Indústria ganha eficiência com mudanças simples

O aumento da produtividade da indústria depende, muitas vezes, da compra de máquinas e equipamentos mais eficientes – investimento que despencou em meio à recessão. Mas mudanças simples nos processos de produção, que saem quase de graça, podem ajudar bastante.

A Daiken Elevadores, de Colombo, na região de Curitiba, aumentou em 30% a produtividade do setor de soldagem ao eliminar uma das etapas de produção. Participante do programa Brasil Mais Produtivo, do governo federal, ela foi auxiliada durante três meses por um consultor do Senai.

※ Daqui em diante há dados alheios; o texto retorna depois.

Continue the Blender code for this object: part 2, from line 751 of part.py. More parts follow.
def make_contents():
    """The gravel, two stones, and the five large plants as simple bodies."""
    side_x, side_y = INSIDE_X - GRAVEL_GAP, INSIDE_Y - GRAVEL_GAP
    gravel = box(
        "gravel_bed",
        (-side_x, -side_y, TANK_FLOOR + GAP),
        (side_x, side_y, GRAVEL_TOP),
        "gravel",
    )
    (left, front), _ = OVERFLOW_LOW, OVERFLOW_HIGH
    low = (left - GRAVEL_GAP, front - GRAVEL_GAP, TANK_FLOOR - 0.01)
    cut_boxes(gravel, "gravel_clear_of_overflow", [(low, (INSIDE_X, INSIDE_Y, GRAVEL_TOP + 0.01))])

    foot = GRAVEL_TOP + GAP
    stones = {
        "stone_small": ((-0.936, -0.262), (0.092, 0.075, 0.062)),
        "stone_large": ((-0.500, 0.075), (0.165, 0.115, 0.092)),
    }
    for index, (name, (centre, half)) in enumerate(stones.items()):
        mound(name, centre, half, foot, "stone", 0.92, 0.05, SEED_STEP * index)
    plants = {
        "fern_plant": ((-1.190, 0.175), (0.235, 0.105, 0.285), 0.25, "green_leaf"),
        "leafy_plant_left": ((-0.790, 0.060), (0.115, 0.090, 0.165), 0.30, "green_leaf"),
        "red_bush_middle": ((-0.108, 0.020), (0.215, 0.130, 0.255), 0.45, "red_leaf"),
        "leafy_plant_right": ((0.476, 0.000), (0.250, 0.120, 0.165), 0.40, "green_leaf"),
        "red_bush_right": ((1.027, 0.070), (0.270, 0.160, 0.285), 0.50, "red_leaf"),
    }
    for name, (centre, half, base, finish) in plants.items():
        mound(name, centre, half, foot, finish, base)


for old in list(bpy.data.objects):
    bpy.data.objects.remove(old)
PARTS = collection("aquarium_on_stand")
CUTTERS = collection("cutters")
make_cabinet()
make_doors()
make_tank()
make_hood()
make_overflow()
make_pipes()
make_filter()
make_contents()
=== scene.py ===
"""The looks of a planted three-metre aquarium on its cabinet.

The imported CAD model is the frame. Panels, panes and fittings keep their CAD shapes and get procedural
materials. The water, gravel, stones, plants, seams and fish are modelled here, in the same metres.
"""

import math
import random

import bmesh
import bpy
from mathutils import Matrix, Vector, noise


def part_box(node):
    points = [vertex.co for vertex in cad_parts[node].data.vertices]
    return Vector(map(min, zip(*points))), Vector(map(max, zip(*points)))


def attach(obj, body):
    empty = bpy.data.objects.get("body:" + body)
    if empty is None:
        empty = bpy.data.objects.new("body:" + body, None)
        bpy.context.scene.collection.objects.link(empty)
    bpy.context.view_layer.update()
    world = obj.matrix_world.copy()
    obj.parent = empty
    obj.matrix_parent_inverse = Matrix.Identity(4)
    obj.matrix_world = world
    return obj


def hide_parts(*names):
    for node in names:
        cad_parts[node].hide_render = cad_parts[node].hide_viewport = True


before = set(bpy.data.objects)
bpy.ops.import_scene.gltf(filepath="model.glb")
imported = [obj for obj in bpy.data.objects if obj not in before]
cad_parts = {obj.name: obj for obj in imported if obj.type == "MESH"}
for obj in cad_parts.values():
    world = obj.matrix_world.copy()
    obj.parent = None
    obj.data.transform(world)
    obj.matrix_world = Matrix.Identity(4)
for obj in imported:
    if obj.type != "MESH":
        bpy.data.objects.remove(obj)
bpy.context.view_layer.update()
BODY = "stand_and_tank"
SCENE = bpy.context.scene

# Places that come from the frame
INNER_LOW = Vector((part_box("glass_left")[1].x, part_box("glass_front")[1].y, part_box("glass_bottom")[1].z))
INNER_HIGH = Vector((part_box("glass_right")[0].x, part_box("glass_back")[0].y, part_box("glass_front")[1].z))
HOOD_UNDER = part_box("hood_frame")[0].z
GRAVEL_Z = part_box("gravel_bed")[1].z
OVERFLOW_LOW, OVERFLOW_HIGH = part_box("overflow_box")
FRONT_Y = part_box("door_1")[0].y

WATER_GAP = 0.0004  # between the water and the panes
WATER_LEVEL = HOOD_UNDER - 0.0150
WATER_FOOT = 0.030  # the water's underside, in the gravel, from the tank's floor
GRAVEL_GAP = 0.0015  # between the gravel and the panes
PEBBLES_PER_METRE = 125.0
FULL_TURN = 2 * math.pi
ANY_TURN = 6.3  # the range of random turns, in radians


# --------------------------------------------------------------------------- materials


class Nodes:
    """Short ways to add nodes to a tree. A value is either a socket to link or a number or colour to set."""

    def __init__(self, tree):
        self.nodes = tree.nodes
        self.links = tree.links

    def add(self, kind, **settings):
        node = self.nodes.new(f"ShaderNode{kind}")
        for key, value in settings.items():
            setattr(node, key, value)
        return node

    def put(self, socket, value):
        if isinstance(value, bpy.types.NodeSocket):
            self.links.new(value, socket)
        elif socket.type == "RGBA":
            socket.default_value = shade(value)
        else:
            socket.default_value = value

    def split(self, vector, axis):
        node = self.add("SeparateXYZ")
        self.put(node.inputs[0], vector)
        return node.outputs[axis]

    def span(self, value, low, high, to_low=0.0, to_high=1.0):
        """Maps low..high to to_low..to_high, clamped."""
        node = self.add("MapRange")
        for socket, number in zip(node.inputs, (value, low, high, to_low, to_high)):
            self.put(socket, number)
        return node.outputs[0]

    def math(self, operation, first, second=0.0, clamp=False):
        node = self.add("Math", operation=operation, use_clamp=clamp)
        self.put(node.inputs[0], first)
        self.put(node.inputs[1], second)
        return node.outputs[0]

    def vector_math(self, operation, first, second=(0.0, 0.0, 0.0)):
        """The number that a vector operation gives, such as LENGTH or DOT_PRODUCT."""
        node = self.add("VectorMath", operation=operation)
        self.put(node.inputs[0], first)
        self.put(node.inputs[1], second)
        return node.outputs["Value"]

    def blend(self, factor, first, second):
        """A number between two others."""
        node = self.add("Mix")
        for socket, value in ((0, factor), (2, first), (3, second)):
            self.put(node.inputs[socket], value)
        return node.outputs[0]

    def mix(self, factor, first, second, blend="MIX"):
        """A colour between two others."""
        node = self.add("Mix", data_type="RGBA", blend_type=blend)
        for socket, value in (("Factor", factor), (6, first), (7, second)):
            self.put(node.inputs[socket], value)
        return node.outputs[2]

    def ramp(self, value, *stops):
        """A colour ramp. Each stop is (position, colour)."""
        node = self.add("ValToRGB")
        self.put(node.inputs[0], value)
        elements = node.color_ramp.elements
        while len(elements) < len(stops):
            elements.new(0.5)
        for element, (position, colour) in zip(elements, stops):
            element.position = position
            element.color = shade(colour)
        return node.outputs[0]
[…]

“Temos três soldadores, e o acabamento era feito por uma quarta pessoa, que às vezes ficava ociosa e às vezes, muito ocupada. Notamos que tirar a peça da estação de solda e levar até a bancada de acabamento levava mais tempo que o acabamento em si. Decidimos então que os próprios soldadores fariam o acabamento. O número de pessoas no setor caiu de quatro para três, e a velocidade aumentou”, conta o diretor geral da Daiken, Osmar Yamawaki.

Em 2015, antes da mudança, a empresa teve de fazer hora extra até março para dar conta da demanda do fim do ano anterior. Desta vez, mesmo com um aumento de 20% no número de pedidos, pôde dar 15 dias de férias coletivas – e tem peças prontas até o fim de janeiro.